Task to complete:
Every entry must be given again exactly.

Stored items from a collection
###

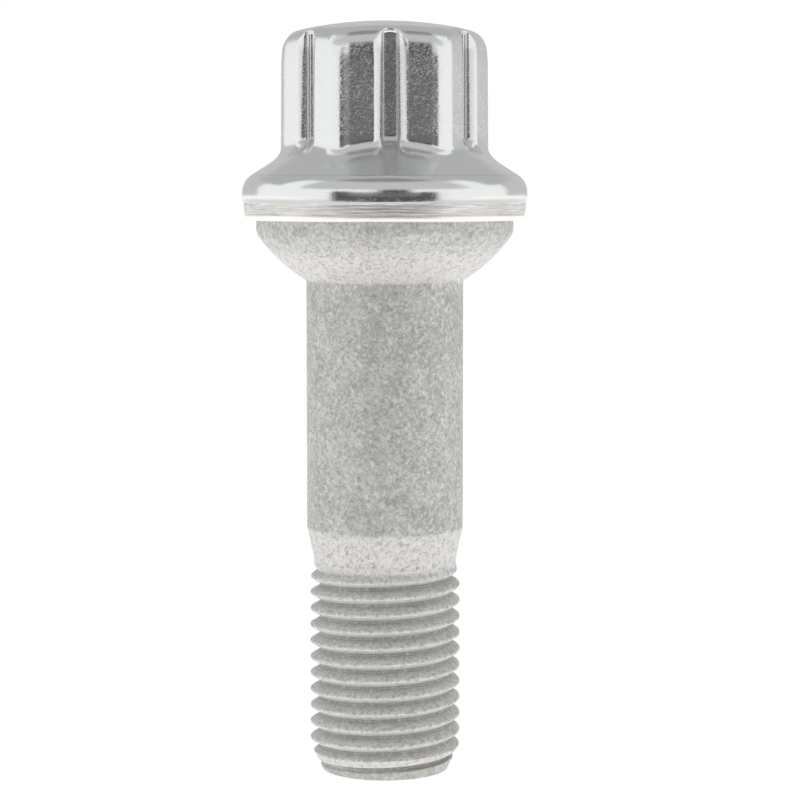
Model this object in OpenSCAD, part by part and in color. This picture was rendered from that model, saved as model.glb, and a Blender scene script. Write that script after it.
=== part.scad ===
// Wheel bolt with a ball seat, and the deep-drawn cap that is rolled on over its hexagon head.
// The bolt stands on its threaded end: z = 0 is the end face, and +Z runs up the axis to the top of the cap.

/* [Thread] */
// Outer diameter of the thread
thread_d = 14; // [12:0.5:16]
// Height of one turn of the thread
thread_pitch = 1.5; // [1:0.05:2]
// Length from the end face to the last full turn
thread_len = 16.6; // [6:0.1:17]
// Length over which the thread fades out
runout_len = 1.9; // [1:0.1:3]
// Height of the first full crest on the +X side above the end face
crest_start = 0.62; // [0:0.01:2]
// Diameter of the flat end face
end_d = 11.5; // [8:0.1:12]
// Height of the chamfer that leads the thread in
end_chamfer_h = 2.3; // [1:0.1:4]

/* [Shank] */
// Length from the end face to the lower edge of the ball seat
stem_len = 45; // [40:0.5:70]
// Diameter of the plain shank
shank_d = 14.3; // [13.5:0.1:16]
// Length of the plain shank above its taper
shank_len = 22.4; // [10:0.1:23]
// Diameter of the neck between thread and taper
neck_d = 13; // [12.5:0.1:13.4]
// Height of the taper from shank to neck
taper_h = 3; // [2:0.1:4]

/* [Ball seat] */
// Radius of the ball that the seat is part of
seat_r = 14; // [13:0.1:16]
// Diameter of the short round collar above the ball
collar_d = 23.4; // [21:0.1:24]
// Round between ball and collar
collar_round = 1.5; // [0.8:0.1:2]
// Height from the lower edge of the seat to the underside of the rolled edge
seat_h = 5.5; // [5:0.1:8]

/* [Head] */
// Width across flats of the finished head
across_flats = 17; // [16:0.1:19]
// Round on the six corners
corner_round = 2.6; // [1.5:0.1:3]
// Height of the head above the underside of the rolled edge
head_h = 17.9; // [14:0.1:22]
// Radius of the domed top
dome_r = 36; // [25:1:80]
// Round between the flats and the top
shoulder_round = 1.8; // [1:0.1:2.5]
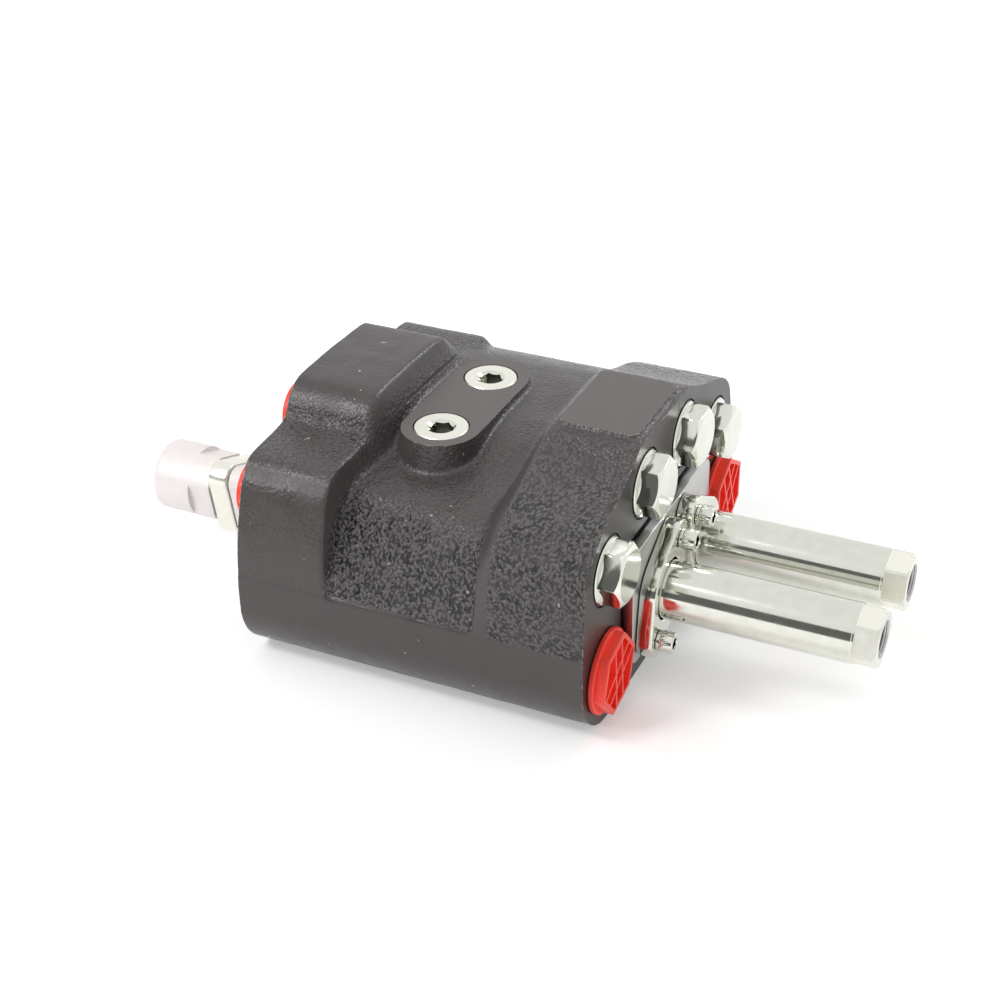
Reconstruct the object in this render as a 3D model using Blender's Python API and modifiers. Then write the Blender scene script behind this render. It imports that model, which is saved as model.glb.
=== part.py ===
"""Two-spool monoblock directional valve, pilot operated.

Metres, +Z up. +X runs along the spools towards the long spring caps, -Y is the front.
Every piece that comes apart on a bench is one object. Lengths are written as mm * number.
"""
import math

import bmesh
import bpy
from mathutils import Vector

mm = 0.001

# Fits shared by the whole valve
gap = 0.3 * mm                  # running or assembly gap between two pieces

# Facets round a turned piece or a bore: in full view, small, and inside the valve
seen = 24
small = 14
hidden = 12

# Cast housing
body_length = 168 * mm
body_half_width = 93 * mm
left_top = 117 * mm             # flat block over the port end
middle_top = 101.5 * mm         # saddle around the boss
right_top = 118.5 * mm          # block over the spring-cap end
foot_radius = 30 * mm           # rounding along the lower edges
band_height = 46 * mm           # smooth machined band round the foot
left_shelf = 98.5 * mm          # flat step below the left block
saddle_lean = 23 * mm           # how far the front wall leans back beside the left block
saddle_lean_right = 8.5 * mm    # the same beside the right block
saddle_shelf = 88 * mm
left_block = 43 * mm            # length of the left block along X
right_block = 42 * mm           # length of the right block along X
blend = 9 * mm                  # length of the cast transition between two blocks
end_rounding = 2.2 * mm
foot_gap_height = 1.5 * mm      # relief between the two machined foot pads
foot_gap_length = 30 * mm
foot_gap_start = 29 * mm        # from the left end
stud_hole = 8.5 * mm            # tapping size of the M10 mounting holes
stud_depth = 16 * mm
stud_inset_x = 18 * mm
stud_inset_y = 11 * mm

# Spools and what centres them
spool_pitch = 47.2 * mm
spool_height = 45.2 * mm
spool_diameter = 16 * mm
spool_travel = 7 * mm
neck_diameter = 10 * mm
gallery_diameter = 25 * mm
gallery_width = 8 * mm
gallery_pitch = 25 * mm
gallery_centre = 97 * mm        # supply gallery, from the right end face
bolt_shank = 8 * mm
bolt_head = 13 * mm
bolt_head_length = 6 * mm
spring_length = 55 * mm
spring_wire = 2.4 * mm
spring_turns = 7
seat_thickness = 2.5 * mm

# Cap plate, flanges and spring caps on the right end face
plate_pocket = 3 * mm           # depth of the pocket milled for the plate
plate_proud = 5 * mm
plate_half_width = 48.5 * mm
plate_half_height = 29.5 * mm
plate_corner = 9 * mm
pocket_margin = 2 * mm
flange_thickness = 7.4 * mm
flange_radius = 19 * mm
flange_tip = 8.5 * mm
bolt_spacing = 46.3 * mm
bolt_tilt = 56.4                # degrees from the horizontal
tube_diameter = 27 * mm
tube_wall = 2.5 * mm
tube_end = 109 * mm             # from the right end face
tube_gap = 0.8 * mm             # black ring between tube and flange
collar_diameter = 31.4 * mm
collar_thickness = 2.8 * mm
hex_end_length = 10.4 * mm
hex_end_flats = 24 * mm
pilot_port = 16 * mm
pilot_port_depth = 12 * mm
pilot_orifice = 6 * mm
tube_bottom = 6 * mm            # metal left behind the pilot port
cap_ring_wire = 1.8 * mm        # O-ring under the tube collar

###

Output:
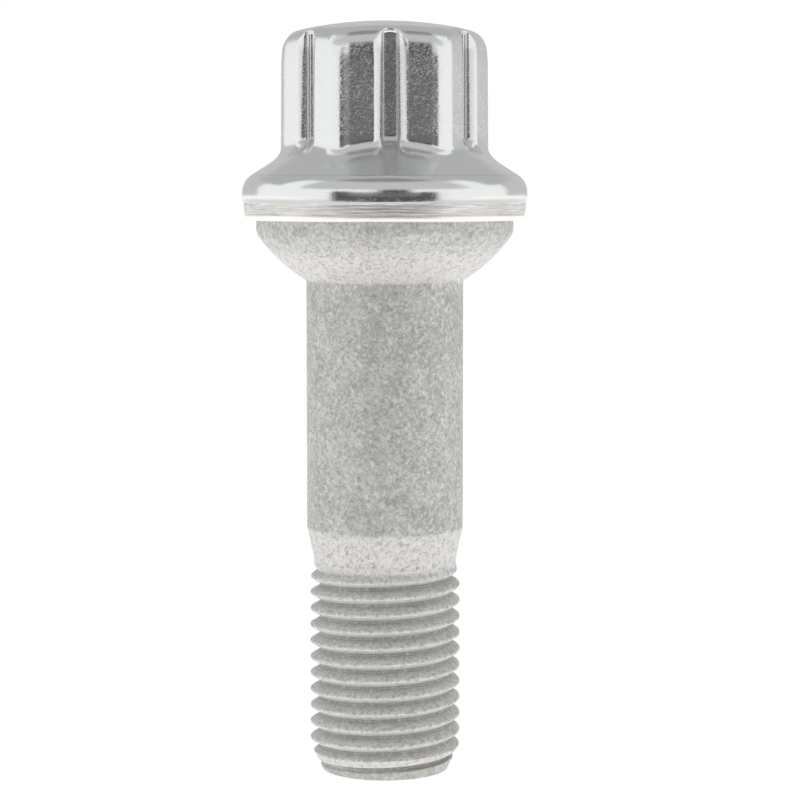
Model this object in OpenSCAD, part by part and in color. This picture was rendered from that model, saved as model.glb, and a Blender scene script. Write that script after it.
=== part.scad ===
// Wheel bolt with a ball seat, and the deep-drawn cap that is rolled on over its hexagon head.
// The bolt stands on its threaded end: z = 0 is the end face, and +Z runs up the axis to the top of the cap.

/* [Thread] */
// Outer diameter of the thread
thread_d = 14; // [12:0.5:16]
// Height of one turn of the thread
thread_pitch = 1.5; // [1:0.05:2]
// Length from the end face to the last full turn
thread_len = 16.6; // [6:0.1:17]
// Length over which the thread fades out
runout_len = 1.9; // [1:0.1:3]
// Height of the first full crest on the +X side above the end face
crest_start = 0.62; // [0:0.01:2]
// Diameter of the flat end face
end_d = 11.5; // [8:0.1:12]
// Height of the chamfer that leads the thread in
end_chamfer_h = 2.3; // [1:0.1:4]

/* [Shank] */
// Length from the end face to the lower edge of the ball seat
stem_len = 45; // [40:0.5:70]
// Diameter of the plain shank
shank_d = 14.3; // [13.5:0.1:16]
// Length of the plain shank above its taper
shank_len = 22.4; // [10:0.1:23]
// Diameter of the neck between thread and taper
neck_d = 13; // [12.5:0.1:13.4]
// Height of the taper from shank to neck
taper_h = 3; // [2:0.1:4]

/* [Ball seat] */
// Radius of the ball that the seat is part of
seat_r = 14; // [13:0.1:16]
// Diameter of the short round collar above the ball
collar_d = 23.4; // [21:0.1:24]
// Round between ball and collar
collar_round = 1.5; // [0.8:0.1:2]
// Height from the lower edge of the seat to the underside of the rolled edge
seat_h = 5.5; // [5:0.1:8]

/* [Head] */
// Width across flats of the finished head
across_flats = 17; // [16:0.1:19]
// Round on the six corners
corner_round = 2.6; // [1.5:0.1:3]
// Height of the head above the underside of the rolled edge
head_h = 17.9; // [14:0.1:22]
// Radius of the domed top
dome_r = 36; // [25:1:80]
// Round between the flats and the top
shoulder_round = 1.8; // [1:0.1:2.5]
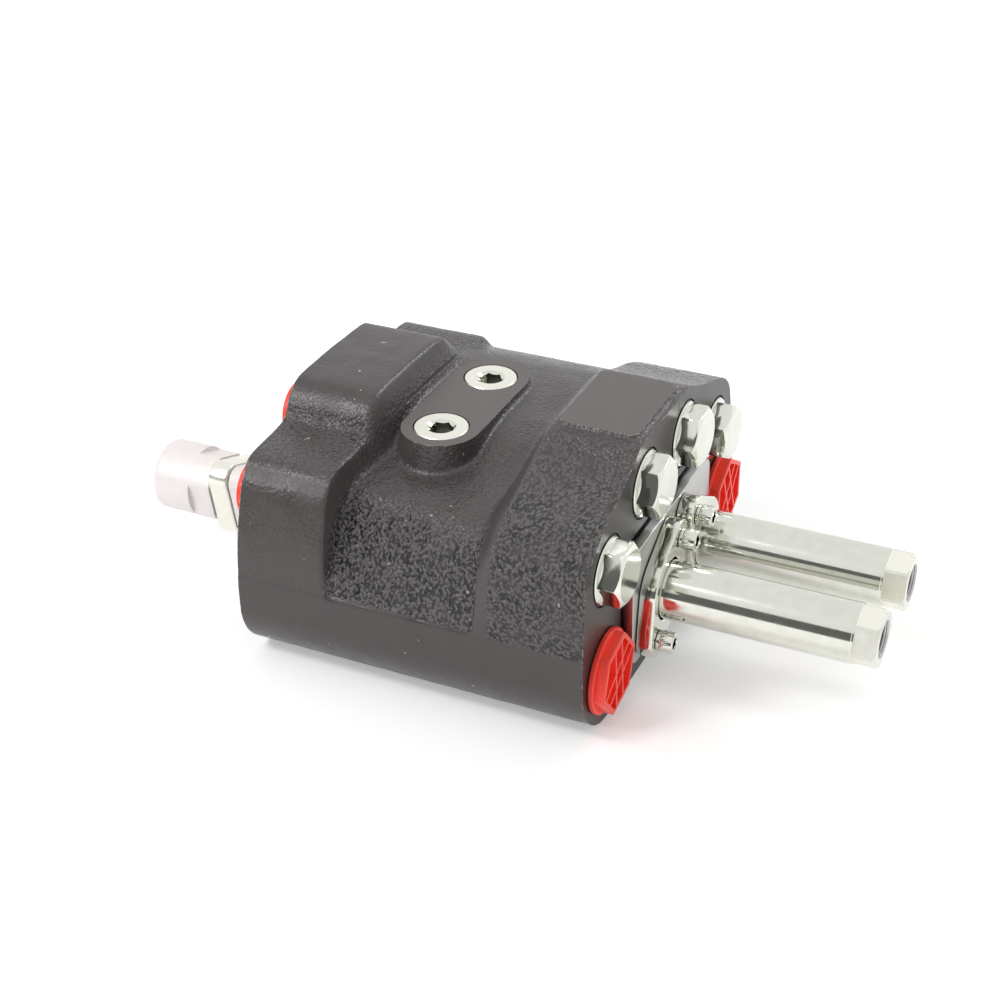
Reconstruct the object in this render as a 3D model using Blender's Python API and modifiers. Then write the Blender scene script behind this render. It imports that model, which is saved as model.glb.
=== part.py ===
"""Two-spool monoblock directional valve, pilot operated.

Metres, +Z up. +X runs along the spools towards the long spring caps, -Y is the front.
Every piece that comes apart on a bench is one object. Lengths are written as mm * number.
"""
import math

import bmesh
import bpy
from mathutils import Vector

mm = 0.001

# Fits shared by the whole valve
gap = 0.3 * mm                  # running or assembly gap between two pieces

# Facets round a turned piece or a bore: in full view, small, and inside the valve
seen = 24
small = 14
hidden = 12

# Cast housing
body_length = 168 * mm
body_half_width = 93 * mm
left_top = 117 * mm             # flat block over the port end
middle_top = 101.5 * mm         # saddle around the boss
right_top = 118.5 * mm          # block over the spring-cap end
foot_radius = 30 * mm           # rounding along the lower edges
band_height = 46 * mm           # smooth machined band round the foot
left_shelf = 98.5 * mm          # flat step below the left block
saddle_lean = 23 * mm           # how far the front wall leans back beside the left block
saddle_lean_right = 8.5 * mm    # the same beside the right block
saddle_shelf = 88 * mm
left_block = 43 * mm            # length of the left block along X
right_block = 42 * mm           # length of the right block along X
blend = 9 * mm                  # length of the cast transition between two blocks
end_rounding = 2.2 * mm
foot_gap_height = 1.5 * mm      # relief between the two machined foot pads
foot_gap_length = 30 * mm
foot_gap_start = 29 * mm        # from the left end
stud_hole = 8.5 * mm            # tapping size of the M10 mounting holes
stud_depth = 16 * mm
stud_inset_x = 18 * mm
stud_inset_y = 11 * mm

# Spools and what centres them
spool_pitch = 47.2 * mm
spool_height = 45.2 * mm
spool_diameter = 16 * mm
spool_travel = 7 * mm
neck_diameter = 10 * mm
gallery_diameter = 25 * mm
gallery_width = 8 * mm
gallery_pitch = 25 * mm
gallery_centre = 97 * mm        # supply gallery, from the right end face
bolt_shank = 8 * mm
bolt_head = 13 * mm
bolt_head_length = 6 * mm
spring_length = 55 * mm
spring_wire = 2.4 * mm
spring_turns = 7
seat_thickness = 2.5 * mm

# Cap plate, flanges and spring caps on the right end face
plate_pocket = 3 * mm           # depth of the pocket milled for the plate
plate_proud = 5 * mm
plate_half_width = 48.5 * mm
plate_half_height = 29.5 * mm
plate_corner = 9 * mm
pocket_margin = 2 * mm
flange_thickness = 7.4 * mm
flange_radius = 19 * mm
flange_tip = 8.5 * mm
bolt_spacing = 46.3 * mm
bolt_tilt = 56.4                # degrees from the horizontal
tube_diameter = 27 * mm
tube_wall = 2.5 * mm
tube_end = 109 * mm             # from the right end face
tube_gap = 0.8 * mm             # black ring between tube and flange
collar_diameter = 31.4 * mm
collar_thickness = 2.8 * mm
hex_end_length = 10.4 * mm
hex_end_flats = 24 * mm
pilot_port = 16 * mm
pilot_port_depth = 12 * mm
pilot_orifice = 6 * mm
tube_bottom = 6 * mm            # metal left behind the pilot port
cap_ring_wire = 1.8 * mm        # O-ring under the tube collar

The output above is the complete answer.